Historically, space was constrained by launch scarcity, bespoke payloads, and long replacement cycles. A heavy-lift, reusable platform changes three variables simultaneously:

• Mass and volume: Larger, more capable satellites can be deployed in batches, enabling richer sensors and onboard compute without severe trade-offs.

• Cadence: Faster iteration and replenishment reduce technical debt in orbit and move satellite refresh cycles closer to software timelines.

• Unit economics: Lower marginal costs support business cases that favor constellation scale, redundancy, and experimentation.

Together, these dynamics move the conversation from a handful of high-stakes launches to networked orbital infrastructure that can be evolved like a cloud service—versioned, refreshed, and optimized continuously.

AI and Data: Orbit Becomes an Extension of the Edge

Enterprises increasingly depend on global data flows—video, geospatial telemetry, IoT signals, and model updates. Space-based links can augment terrestrial networks with reach, resilience, and burst capacity. The next generation of satellites will likely incorporate more onboard processing, enabling pre-filtering, compression, and selective downlink—reducing latency and backhaul costs for AI workloads.

Key implications:

• Model distribution and updates: Constellations could serve as global content delivery layers for models and edge frameworks, particularly in bandwidth-constrained geographies.

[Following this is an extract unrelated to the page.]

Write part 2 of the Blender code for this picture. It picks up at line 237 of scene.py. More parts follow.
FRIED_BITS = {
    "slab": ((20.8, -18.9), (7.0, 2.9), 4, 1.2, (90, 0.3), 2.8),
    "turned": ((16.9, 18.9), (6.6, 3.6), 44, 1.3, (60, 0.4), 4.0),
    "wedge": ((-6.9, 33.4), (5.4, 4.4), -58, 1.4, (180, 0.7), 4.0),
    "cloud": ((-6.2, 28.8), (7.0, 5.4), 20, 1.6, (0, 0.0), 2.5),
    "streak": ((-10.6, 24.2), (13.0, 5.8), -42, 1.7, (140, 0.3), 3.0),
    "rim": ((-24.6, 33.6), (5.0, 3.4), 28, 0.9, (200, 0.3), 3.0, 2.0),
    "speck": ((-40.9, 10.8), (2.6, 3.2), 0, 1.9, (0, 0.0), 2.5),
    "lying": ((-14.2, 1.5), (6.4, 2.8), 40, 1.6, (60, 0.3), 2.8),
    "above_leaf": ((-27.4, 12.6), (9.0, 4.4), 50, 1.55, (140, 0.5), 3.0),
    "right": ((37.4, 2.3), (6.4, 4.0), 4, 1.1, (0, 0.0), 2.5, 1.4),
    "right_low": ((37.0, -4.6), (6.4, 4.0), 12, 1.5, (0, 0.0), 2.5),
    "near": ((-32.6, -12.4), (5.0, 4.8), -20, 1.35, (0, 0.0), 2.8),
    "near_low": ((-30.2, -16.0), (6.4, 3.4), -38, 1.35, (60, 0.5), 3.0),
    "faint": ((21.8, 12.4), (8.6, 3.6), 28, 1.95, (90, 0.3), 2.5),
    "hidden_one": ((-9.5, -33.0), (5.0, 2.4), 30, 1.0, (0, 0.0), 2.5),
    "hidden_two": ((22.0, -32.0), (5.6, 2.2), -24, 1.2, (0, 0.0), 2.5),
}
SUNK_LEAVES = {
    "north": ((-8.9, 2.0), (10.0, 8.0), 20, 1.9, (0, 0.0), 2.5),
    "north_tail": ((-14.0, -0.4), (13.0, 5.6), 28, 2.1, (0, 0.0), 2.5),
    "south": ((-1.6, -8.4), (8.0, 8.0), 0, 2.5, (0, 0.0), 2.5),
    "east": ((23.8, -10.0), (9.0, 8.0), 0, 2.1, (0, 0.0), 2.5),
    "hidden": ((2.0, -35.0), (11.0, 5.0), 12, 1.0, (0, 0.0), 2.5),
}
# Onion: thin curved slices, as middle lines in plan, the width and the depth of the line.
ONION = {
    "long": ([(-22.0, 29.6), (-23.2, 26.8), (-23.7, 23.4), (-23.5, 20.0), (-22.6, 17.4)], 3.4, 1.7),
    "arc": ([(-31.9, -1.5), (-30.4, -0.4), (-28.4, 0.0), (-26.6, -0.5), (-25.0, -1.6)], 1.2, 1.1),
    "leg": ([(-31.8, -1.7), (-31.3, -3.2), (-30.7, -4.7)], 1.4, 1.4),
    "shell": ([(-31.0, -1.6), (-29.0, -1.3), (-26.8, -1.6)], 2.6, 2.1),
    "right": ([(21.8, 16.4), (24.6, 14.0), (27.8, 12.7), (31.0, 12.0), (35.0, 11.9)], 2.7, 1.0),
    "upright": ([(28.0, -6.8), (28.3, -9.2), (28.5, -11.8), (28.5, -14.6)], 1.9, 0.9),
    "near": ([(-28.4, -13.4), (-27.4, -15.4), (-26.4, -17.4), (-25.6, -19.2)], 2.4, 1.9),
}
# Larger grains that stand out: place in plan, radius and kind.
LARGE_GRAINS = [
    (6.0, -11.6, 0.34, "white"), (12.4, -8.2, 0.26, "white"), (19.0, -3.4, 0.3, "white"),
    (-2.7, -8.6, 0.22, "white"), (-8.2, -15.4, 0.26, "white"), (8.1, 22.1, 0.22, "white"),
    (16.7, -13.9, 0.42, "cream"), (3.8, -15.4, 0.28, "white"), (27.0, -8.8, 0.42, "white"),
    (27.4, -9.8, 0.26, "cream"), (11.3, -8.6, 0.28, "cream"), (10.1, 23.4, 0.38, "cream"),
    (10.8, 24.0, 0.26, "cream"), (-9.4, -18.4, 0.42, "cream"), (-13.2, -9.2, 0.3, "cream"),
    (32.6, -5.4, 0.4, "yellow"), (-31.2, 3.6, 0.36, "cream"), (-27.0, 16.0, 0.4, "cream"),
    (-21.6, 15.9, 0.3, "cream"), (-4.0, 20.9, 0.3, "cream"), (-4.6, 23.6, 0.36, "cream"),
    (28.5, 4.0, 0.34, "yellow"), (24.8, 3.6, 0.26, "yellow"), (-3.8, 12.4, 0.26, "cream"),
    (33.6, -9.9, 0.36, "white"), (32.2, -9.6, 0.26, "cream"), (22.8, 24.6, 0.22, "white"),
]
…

• On-orbit inference: Select use cases (maritime, mining, energy, logistics, disaster response) benefit from in-situ analytics, signaling only high-value events to ground.

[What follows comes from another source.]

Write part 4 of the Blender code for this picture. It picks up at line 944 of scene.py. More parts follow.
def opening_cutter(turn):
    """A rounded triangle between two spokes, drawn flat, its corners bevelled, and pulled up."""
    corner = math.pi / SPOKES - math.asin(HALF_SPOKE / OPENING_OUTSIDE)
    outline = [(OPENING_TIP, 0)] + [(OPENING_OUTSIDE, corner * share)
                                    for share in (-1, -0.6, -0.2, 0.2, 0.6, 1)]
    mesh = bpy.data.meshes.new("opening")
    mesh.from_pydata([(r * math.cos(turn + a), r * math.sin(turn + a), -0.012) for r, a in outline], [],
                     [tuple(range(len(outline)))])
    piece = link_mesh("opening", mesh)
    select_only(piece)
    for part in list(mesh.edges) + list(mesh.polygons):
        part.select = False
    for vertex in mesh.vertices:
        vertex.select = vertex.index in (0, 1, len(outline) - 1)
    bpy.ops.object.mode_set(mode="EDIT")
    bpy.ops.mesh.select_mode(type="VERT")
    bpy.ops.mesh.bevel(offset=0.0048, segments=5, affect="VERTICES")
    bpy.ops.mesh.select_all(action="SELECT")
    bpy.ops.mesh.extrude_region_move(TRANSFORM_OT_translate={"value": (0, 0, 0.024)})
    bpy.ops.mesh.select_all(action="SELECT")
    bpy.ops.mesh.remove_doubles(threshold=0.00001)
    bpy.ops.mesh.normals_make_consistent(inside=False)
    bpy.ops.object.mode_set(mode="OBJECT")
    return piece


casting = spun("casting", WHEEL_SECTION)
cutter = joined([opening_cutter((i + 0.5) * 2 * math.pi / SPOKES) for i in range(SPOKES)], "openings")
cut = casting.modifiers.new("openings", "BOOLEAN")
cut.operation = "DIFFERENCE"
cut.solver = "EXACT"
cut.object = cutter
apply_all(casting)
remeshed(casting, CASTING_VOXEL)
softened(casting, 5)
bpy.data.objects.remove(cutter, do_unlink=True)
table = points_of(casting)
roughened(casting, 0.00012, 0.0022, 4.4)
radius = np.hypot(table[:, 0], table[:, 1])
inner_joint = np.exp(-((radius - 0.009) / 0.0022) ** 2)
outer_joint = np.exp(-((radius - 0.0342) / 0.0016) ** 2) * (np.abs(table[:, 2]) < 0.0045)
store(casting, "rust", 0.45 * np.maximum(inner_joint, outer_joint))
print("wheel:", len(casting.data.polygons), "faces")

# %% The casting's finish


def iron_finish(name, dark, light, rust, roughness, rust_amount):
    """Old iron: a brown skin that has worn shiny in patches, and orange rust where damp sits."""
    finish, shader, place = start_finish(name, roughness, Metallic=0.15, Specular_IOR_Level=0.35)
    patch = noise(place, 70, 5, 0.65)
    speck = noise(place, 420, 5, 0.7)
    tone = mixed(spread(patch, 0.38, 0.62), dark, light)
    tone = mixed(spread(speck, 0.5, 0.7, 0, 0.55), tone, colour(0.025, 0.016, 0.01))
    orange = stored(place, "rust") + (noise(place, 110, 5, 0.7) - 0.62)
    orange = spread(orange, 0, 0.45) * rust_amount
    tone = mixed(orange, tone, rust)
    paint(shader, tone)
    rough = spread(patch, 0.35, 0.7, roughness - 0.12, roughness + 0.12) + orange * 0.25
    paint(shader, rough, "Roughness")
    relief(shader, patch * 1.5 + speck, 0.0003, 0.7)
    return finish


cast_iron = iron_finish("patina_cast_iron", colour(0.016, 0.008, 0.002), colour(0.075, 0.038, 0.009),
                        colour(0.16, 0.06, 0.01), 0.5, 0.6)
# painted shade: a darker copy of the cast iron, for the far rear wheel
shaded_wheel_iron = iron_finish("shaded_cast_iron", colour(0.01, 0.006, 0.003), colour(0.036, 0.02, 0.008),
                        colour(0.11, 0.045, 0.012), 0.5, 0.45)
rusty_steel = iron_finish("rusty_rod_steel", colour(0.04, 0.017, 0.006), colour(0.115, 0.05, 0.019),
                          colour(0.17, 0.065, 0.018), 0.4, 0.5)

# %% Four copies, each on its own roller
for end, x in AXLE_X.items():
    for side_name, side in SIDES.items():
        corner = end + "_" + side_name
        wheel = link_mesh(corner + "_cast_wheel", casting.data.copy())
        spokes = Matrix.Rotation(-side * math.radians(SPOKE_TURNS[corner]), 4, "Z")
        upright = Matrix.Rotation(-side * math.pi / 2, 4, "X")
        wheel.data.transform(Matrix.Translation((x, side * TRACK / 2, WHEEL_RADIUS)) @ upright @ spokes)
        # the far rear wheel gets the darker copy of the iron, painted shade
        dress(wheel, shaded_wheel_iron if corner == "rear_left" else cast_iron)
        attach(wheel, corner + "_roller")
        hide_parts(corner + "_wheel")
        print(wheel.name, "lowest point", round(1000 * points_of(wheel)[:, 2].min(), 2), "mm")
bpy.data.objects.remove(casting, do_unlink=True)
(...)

• Data gravity rebalanced: With high-throughput downlinks, enterprises can route data across hybrid architectures (cloud, ground stations, private edge) with policy-driven sovereignty and cost control.

Connectivity and Cloud Convergence

As Starship accelerates constellation upgrades, expect tighter alignment with cloud providers, CDNs, and telecoms. The ground segment—teleports, software-defined ground stations, and spectrum orchestration—becomes a strategic control point. SDN principles are extending into the space domain, where routing, prioritization, and spectrum use will be increasingly software-managed. For enterprises, this opens the door to policy-based routing for critical workloads and integrated security postures across terrestrial and space links.

Risk, Regulation, and Resilience

Progress will hinge on regulatory milestones, safety reviews, and debris mitigation norms. Insurance, export controls, and spectrum coordination remain gating factors for scale. Operational resilience will require multi-orbit, multi-provider strategies to avoid single points of dependency. Cybersecurity in space—command link protection, payload isolation, and supply chain assurance—must be treated as first-class requirements, aligned with zero-trust principles.

What to Do in the Next 12 Months

• Build a space-augmented network strategy: Evaluate where satellite backhaul or primary links improve uptime, compliance, or customer experience.

• Pilot AI-at-edge workflows: Use satellite-enabled edge scenarios to pre-process sensor data and reduce cloud ingestion costs.

• Modernize the ground segment: Consolidate to software-defined ground services and integrate with your cloud networking stack.

• Contract for optionality: Structure agreements to mix orbits and providers; require telemetry, APIs, and clear SLAs for performance and security.

• Elevate governance: Establish a cross-functional committee for space risk, spectrum, export compliance, and incident response.

Sector-Level Implications

• Telecom: Expect closer partnerships and competition as satellite-to-cell and backhaul augment terrestrial networks. The winners will master seamless handoffs and unified billing.

• Cloud and AI Platforms: Anticipate new edge tiers and data movement products optimized for LEO characteristics—latency profiles, burst windows, and cost-aware routing.

• Industrial and Energy: Remote operations and safety systems can be re-architected around assured connectivity and near-real-time analytics.

• Financial Services and Insurance: Emerging products around space risk, parametric coverage, and high-frequency data feeds for climate and supply chain insights.

Bottom Line

Starship’s progress represents a structural break in the cost, cadence, and capability of orbital infrastructure. For enterprises, that shift translates into new levers for resilience, reach, and real-time intelligence—provided leadership moves now to unify space and terrestrial strategies, upgrade the ground stack, and harden governance.